I decided to play around a bit with lalita. Lalita is an irc bot developed by some members of the PyAr - Python Argentina community. What I wanted to achieve is to have some way to be notified when there is something interesting going on in the irc channel, without having to read every single message, or requiring others to actually say my name (so my client notifies me).
I thought about writing a bot (or in this case, extending one), to be able to detect "interesting" threads and notify me about them. The first approach involves detecting different "conversations". To keep it simple, I just decided to define a conversation as a sequence of messages within the same time frame (i.e. the difference between two consecutive messages is small). Thus, a conversation ends when there is a significant pause in the stream. This is a very simple approach, but it's enough for the time being.
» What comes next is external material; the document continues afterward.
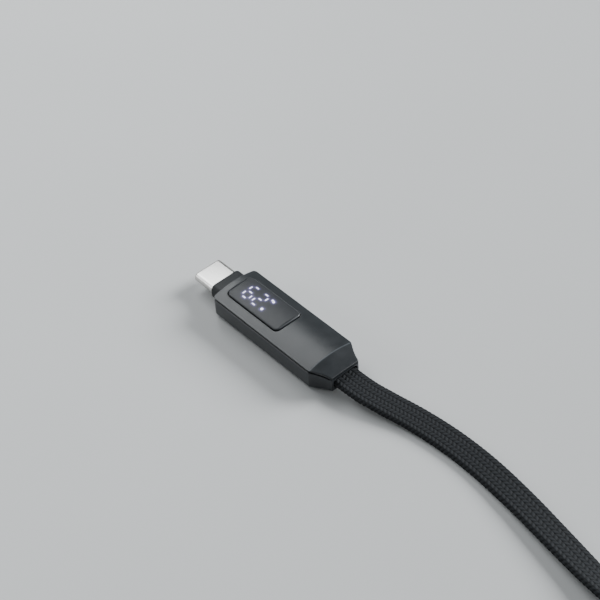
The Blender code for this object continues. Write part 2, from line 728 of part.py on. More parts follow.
def main():
    for old in list(bpy.data.objects):
        bpy.data.objects.remove(old)
    finishes = {
        "charcoal": material("charcoal_plastic", (0.055, 0.058, 0.062), 0.45),
        "black_plastic": material("black_plastic", (0.012, 0.012, 0.013), 0.5),
        "tinted": material("tinted_window", (0.05, 0.052, 0.056), 0.3),
        "light": material("light_bars", (0.85, 0.83, 1.0), 0.4, glow=1.0),
        "steel": material("plated_steel", (0.62, 0.61, 0.6), 0.28, 1.0),
        "gold": material("gold_contacts", (0.83, 0.62, 0.25), 0.3, 1.0),
        "board": material("circuit_board", (0.01, 0.05, 0.03), 0.5),
        "chip": material("chip_resin", (0.02, 0.02, 0.022), 0.55),
        "ceramic": material("capacitor_ceramic", (0.35, 0.25, 0.16), 0.5),
        "woven": material("woven_jacket", (0.022, 0.024, 0.027), 0.8),
        "strap": material("hook_and_loop", (0.015, 0.015, 0.016), 0.95),
        "vbus_wire": material("red_insulation", (0.5, 0.03, 0.02), 0.5),
        "ground_wire": material("black_insulation", (0.02, 0.02, 0.02), 0.5),
        "cc_wire": material("blue_insulation", (0.03, 0.08, 0.4), 0.5),
        "dplus_wire": material("green_insulation", (0.03, 0.3, 0.06), 0.5),
        "dminus_wire": material("white_insulation", (0.75, 0.75, 0.72), 0.5),
    }
    head = empty("head_frame", COLLAR_X, 0, 0)
    meter_head(finishes, head)
    whole = empty("cable_frame", 0, 0, 0)
    cable(finishes["woven"], whole)
    cable_tie(finishes["strap"], whole)
    far_tail = NECK_LENGTH + FAR_BODY_LENGTH + TAIL_LENGTH
    far = empty("far_frame", FAR_TAIL_X + far_tail, FAR_Y, 0, 180)
    far_head(finishes, far)


main()
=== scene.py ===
import math

import bmesh
import bpy
import numpy as np
from mathutils import Matrix, Vector


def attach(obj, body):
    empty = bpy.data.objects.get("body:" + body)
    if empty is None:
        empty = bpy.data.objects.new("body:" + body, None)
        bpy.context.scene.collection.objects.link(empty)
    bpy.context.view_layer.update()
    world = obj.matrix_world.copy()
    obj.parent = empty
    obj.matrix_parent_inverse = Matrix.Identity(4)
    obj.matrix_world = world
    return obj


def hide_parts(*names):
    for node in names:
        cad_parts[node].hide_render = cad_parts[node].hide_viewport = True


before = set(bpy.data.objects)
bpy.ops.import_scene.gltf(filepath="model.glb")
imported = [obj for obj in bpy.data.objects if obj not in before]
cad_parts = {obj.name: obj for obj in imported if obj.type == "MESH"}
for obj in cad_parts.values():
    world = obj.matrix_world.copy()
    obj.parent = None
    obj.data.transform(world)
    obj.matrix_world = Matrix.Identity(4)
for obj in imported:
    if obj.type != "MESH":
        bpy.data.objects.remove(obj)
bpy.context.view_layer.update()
MM = 0.001

# The head, as the CAD has it: lengths along X from the front of the nose collar.
SHELL_REACH, NECK_LENGTH, TAIL_LENGTH = 6.65, 3.4, 4.95
BODY_LENGTH, FAR_BODY_LENGTH = 33.9, 16.0
AXIS_HEIGHT = 3.4
HALF_WIDTH, TOP, CROWN, BELLY = 6.55, 6.8, 1.0, 1.0
TAIL_TOP, TAIL_BOTTOM, FLAT_HALF, WALL = 5.3, 1.2, 4.6, 1.1
# The gap between the tub's rim and the lid is drawn 0.1 mm wider than the CAD has it.
RIM_HEIGHT, CAP_HEIGHT, TAIL_RIM, TAIL_CAP = 5.15, 5.6, 4.57, 5.02
CAVITY_HALF = HALF_WIDTH - WALL - 0.1
WINDOW_LENGTH, WINDOW_WIDTH, WINDOW_RADIUS = 17.9, 7.8, 1.2
WINDOW_START, WINDOW_SEAT, WINDOW_TOP, WINDOW_GAP = 5.5, 5.9, 7.15, 0.2
WINDOW_MIDDLE = WINDOW_START + WINDOW_LENGTH / 2
LENS_CROWN = 0.33
DIGIT_X, DIGIT_HEIGHT, DIGIT_WIDTH = (9.75, 13.1), 4.15, 2.3  # between the bars' middles
BAR_LENGTH, BAR_WIDTH = 0.98, 0.3
MARKS = [(15.75, -1.75, 0.74), (15.45, 1.87, 0.56), (16.03, 1.65, 0.62)]  # x, y, size
LENS_EDGE = 0.3  # radius of the lens's upper edge
LENS_GRID = 0.13  # between the lens's points, which hold the bars' glow
COLLAR_WIDTH, COLLAR_HEIGHT = 8.9, 4.1
SHELL_WIDTH, SHELL_HEIGHT, SHELL_WALL = 8.25, 2.4, 0.16
MOUTH_WIDTH, MOUTH_HEIGHT = 6.9, 1.04
CONTACTS, CONTACT_PITCH = 12, 0.5
EDGE = 0.22  # radius of the housing's moulded edges
GROOVE_WALL, GROOVE_WIDTH, GROOVE_DEPTH = 0.15, 0.6, 0.8  # along the tub's rim, under the gap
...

Next, in order to determine if a conversation is interesting, I calculate the probability of an user taking part of a given conversation. This is simply the number of messages written by that user , over the total number of messages in the conversation. If the probability of a user taking part on a conversation assuming a second user has taken part of the conversation (conditional probability -- bayes theorem) is "high enough", then the conversation can be marked as "interesting" for the first user.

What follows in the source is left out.